Saint Paul a vécu cette transformation nécessaire. Au moment de sa conversion, lorsque, lui, ennemi et persécuteur des chrétiens parce qu’il voyait en eux un danger pour Israël, le peuple élu de Dieu, mélangeant les Juifs avec les païens, partageant aux païens ce qui était fait pour les Juifs, a été renversé sur la route de Damas par le Ressuscité qui veut ne faire qu’un avec ses disciples pour les associer à son œuvre. Ensuite, au moment dont nous avons entendu le récit fait par Paul lui-même dans sa seconde lettre aux Corinthiens : il a compris, lui, Paul, que Dieu voulait le laisser dans une certaine faiblesse, une certaine fragilité, dont nous ignorons la nature, parce que ce qu’il avait à faire venait de Dieu et ne pouvait être l’œuvre de ses seules mains. Pas seulement en raison de la taille ou de l’ampleur de l’œuvre à accomplir, mais parce que ce que Dieu, dans et par le Christ, veut faire des humains n’est rien d’autre que la participation au mouvement le plus intérieur de Dieu, du Dieu Trinité dans lequel le Père et le Fils et le Saint-Esprit se désapproprient sans cesse d’eux-mêmes pour se recevoir de l’autre. A l’échelle humaine, cela se réalise dans le fait que notre grandeur ne vient jamais de la maximisation de nos compétences, de nos savoirs, de nos réalisations mais, par-delà tout cela qui peut être et être bon, mais qui peut aussi ne pas être, de notre capacité à accueillir ce qui nous prend par surprise, ce qui nous ouvre à plus grand que nous-mêmes, ce qui nous fait réaliser ce dont nous nous pensions incapables mais qui peut nous être donnés.

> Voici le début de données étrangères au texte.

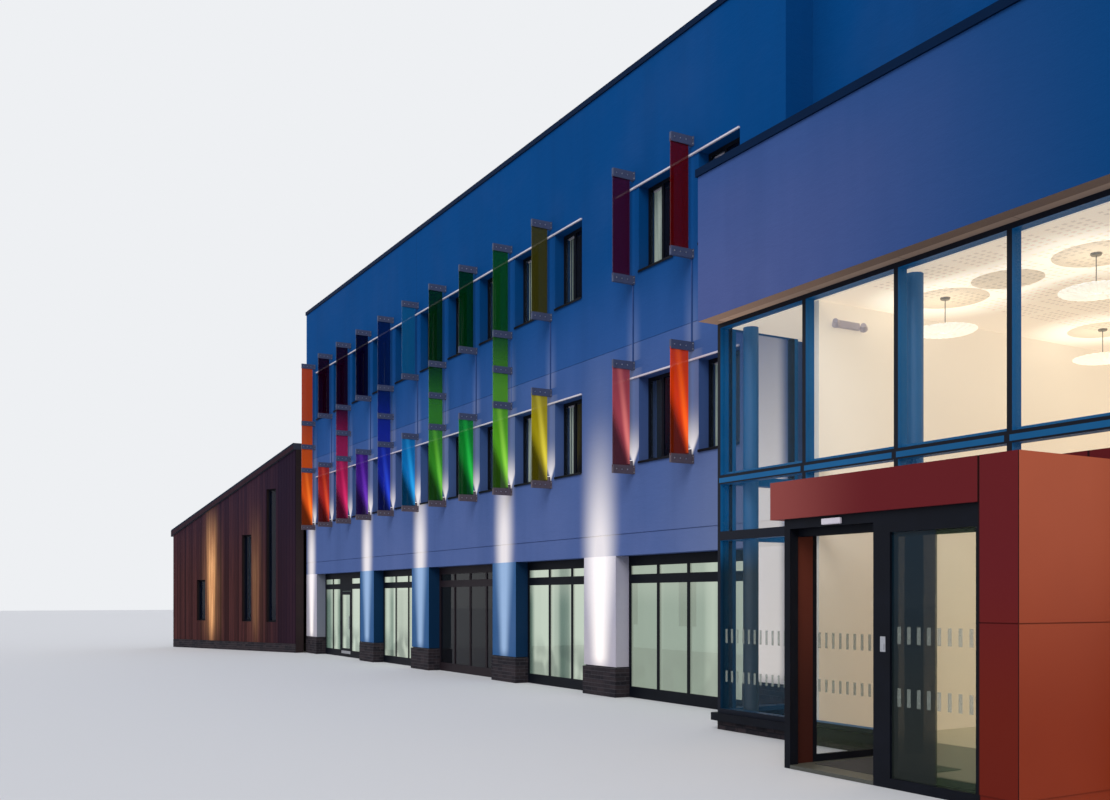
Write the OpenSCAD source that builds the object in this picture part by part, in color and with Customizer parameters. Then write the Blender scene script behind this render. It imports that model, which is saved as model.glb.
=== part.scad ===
// Three-storey school building: a white rendered classroom block with coloured glass fins,
// a glazed entrance hall under a deep white fascia, a red entrance portal and a timber wing.
// X runs along the front from left to right, Y runs back from the front wall, Z is up.

/* [Classroom block] */
// Length of the upper front wall up to the entrance hall
block_len = 24280; // [24180:20:25800]
// Depth of the block from front to back
block_depth = 12000; // [10000:100:15000]
// Thickness of the outer walls
wall = 400; // [300:10:450]
// Floor-to-floor height
storey = 3500; // [3400:10:3600]
// Thickness of the upper floors and the roof deck
floor_t = 300; // [200:10:350]
// Thickness of the ground floor above the paving
ground_t = 40; // [30:5:80]
// Height of the roof build-up over the upper storey's ceiling
roof_build_up = 200; // [150:10:300]
// Height of the parapet above the roof
parapet_up = 750; // [600:10:1000]
// Height of the metal coping on the parapet
coping_h = 110; // [60:5:160]
// Overhang of the copings beyond the wall faces
coping_lip = 30; // [10:5:60]
// Height of the shadow joint between the wall bands
band_joint_z = 6600; // [6500:10:6700]
// Height of the lower shadow joint
low_joint_z = 3090; // [3000:10:3150]
// Width and depth of the shadow joints
joint_w = 16; // [8:1:30]

/* [Ground floor front] */
// Width of each pier
pier_w = 1150; // [1000:10:1250]
// How far the ground and first floor front run on past the upper wall
corner_run = 170; // [130:10:200]
// Left edges of the piers after the first, which stands at the corner
pier_x2 = 5420; // [5300:10:5550]
// Left edge of the third pier
pier_x3 = 9480; // [9350:10:9600]
// Left edge of the fourth pier
pier_x4 = 14340; // [14200:10:14450]
// Left edge of the fifth pier
pier_x5 = 18400; // [18300:10:18500]
// Height of the opening heads
opening_head = 2690; // [2600:10:2800]
// Depth of the glazing behind the wall face
glazing_depth = 300; // [200:5:330]
// Depth of a glazing frame
frame_d = 60; // [40:5:80]
// Face width of a ground floor frame member
frame_w = 70; // [50:5:90]
// Height of the kerb under the ground floor glazing
kerb_h = 140; // [100:5:180]
// Target width of one ground floor pane
pane_w = 930; // [800:10:1100]
// Height of the transom under the top lights
transom_z = 2170; // [2130:10:2200]
// Height of the transom member
transom_h = 170; // [100:5:200]
// Depth of the head frame
head_h = 190; // [120:5:220]
// Height of the brick plinth at the pier feet
plinth_h = 550; // [450:10:650]
// How far the plinth stands out from the pier
plinth_out = 20; // [10:1:40]
// Height of the shadow gap over the plinth
plinth_gap = 25; // [10:1:40]

/* [Side door in the first bay] */
// Left edge of the door opening
side_door_x = 2740; // [2650:10:2900]
// Width of the door leaf
side_door_w = 960; // [900:10:1050]
// Height of the door leaf
side_door_h = 2050; // [1950:10:2100]
// Face width of the side leaf's stiles
side_stile_w = 110; // [80:5:140]
// Radius of the hinge knuckles
knuckle_r = 10; // [8:1:12]
// Height of a hinge knuckle
knuckle_h = 60; // [40:5:80]
// Distance of the outer hinges from the leaf's ends
hinge_in = 250; // [150:10:400]
// Running clearance round door leaves
door_clear = 8; // [6:1:12]

/* [Windows of the upper storeys] */
// Position of the first fin from the left corner
first_bay_x = 950; // [900:10:1100]
// Distance from the left group's last fin to the right group's first
group_gap = 3090; // [2900:10:3300]
// Distance from the last fin to the end of the upper wall
end_gap = 2340; // [2200:10:2500]
// How far the drip trim runs on to the left of the right group
trim_lead = 540; // [200:20:700]
// Distance from a fin to its window
fin_to_window = 180; // [140:5:220]
// Width of a window opening
window_w = 1080; // [950:10:1150]
// Height of a window opening
window_h = 1550; // [1400:10:1650]
// Height of the sill above the floor of the storey
sill_up = 890; // [800:10:950]
// Depth of the window reveal
reveal = 210; // [120:5:250]
// Face width of a window frame member
window_frame_w = 60; // [40:5:80]
// Share of the window width on the left of its mullion
mullion_share = 0.42; // [0.3:0.01:0.6]
// Thickness of the glass units
glass_t = 24; // [16:1:32]
// Height and projection of the drip trim over the windows
trim_h = 30; // [15:1:50]
// Number of bays with windows in the back wall
back_bays = 8; // [6:1:8]
// Position of the first window in the back wall
back_bay_x = 2150; // [1900:50:2300]
// Distance of the first window in an end wall from the front
end_bay_y = 2600; // [2400:50:3000]

/* [Coloured glass fins] */
// Projection of a bracket from the wall
fin_out = 460; // [400:5:520]
// Distance from the wall to the inner edge of the glass
fin_gap = 90; // [80:5:120]
// Thickness of the coloured glass
fin_t = 20; // [16:1:28]
// Height of a bracket
bracket_h = 155; // [120:5:180]
// Width of a bracket channel
bracket_w = 56; // [44:2:80]
// Depth of the glass in its bracket slot
bracket_seat = 40; // [25:5:55]
// Height of the clear glass between the brackets of one storey
fin_glass_h = 1765; // [1700:5:1780]
// Height of the first storey's lower bracket above its floor
fin_foot_up = 680; // [650:5:700]
// Width of the wall plate behind a bracket
plate_w = 110; // [90:2:140]
// Thickness of the wall plate
plate_t = 14; // [8:1:20]
// Radius of the uplights at the fin feet
uplight_r = 32; // [20:1:36]
// Height of the uplights
uplight_h = 90; // [60:5:120]

/* [Entrance hall] */
// Length of the hall front beyond the classroom block
hall_len = 6720; // [6650:10:7400]
// Position of the glass corner beyond the end of the upper wall
hall_side = 120; // [60:5:140]
// How far the glass front stands before the block's front wall
hall_out = 1400; // [1300:10:1500]
// Setback of the upper wall over the hall
setback = 550; // [450:10:600]
// Distance from the block's corner to the first inner mullion
first_mullion = 1880; // [1800:10:1950]
// Spacing of the other mullions
mullion_pitch = 1557; // [1500:1:1580]
// Face width of a mullion
mullion_w = 65; // [50:5:80]
// Depth of a mullion
mullion_d = 150; // [100:5:200]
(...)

Frères et sœurs, en ce dimanche, demandons ensemble cette grâce : que jamais nous ne réduisions Jésus à notre représentation. Que nous ne limitions jamais les possibilités de Dieu, comme voudraient le faire ceux et celles à qui le prophète Ézéchiel est envoyé et comme les habitants de Nazareth qui voulaient maintenir Jésus dans leurs cadres mentaux à eux. Que, toujours, au contraire, nous reconnaissions la vérité de Jésus en nous en ce qu’il nous fait accepter ce que nous ne voulions ni voir ni entendre ; en ce qu’il nous fait donner ce que nous voulions garder pour nous ; en ce qu’il nous fait supporter ce qui nous paraissait insupportable ou odieux, mais non pas en nous y résignant mais en étant remplis d’espérance ; en ce qu’il nous fait nous réjouir de nos faiblesses parce qu’elles nous obligent à avoir besoin de la bonté, de l’attention, du respect, mais aussi de la charité de quelques-autres par qui Dieu s’approche de nous,

                                                                                                                    Amen.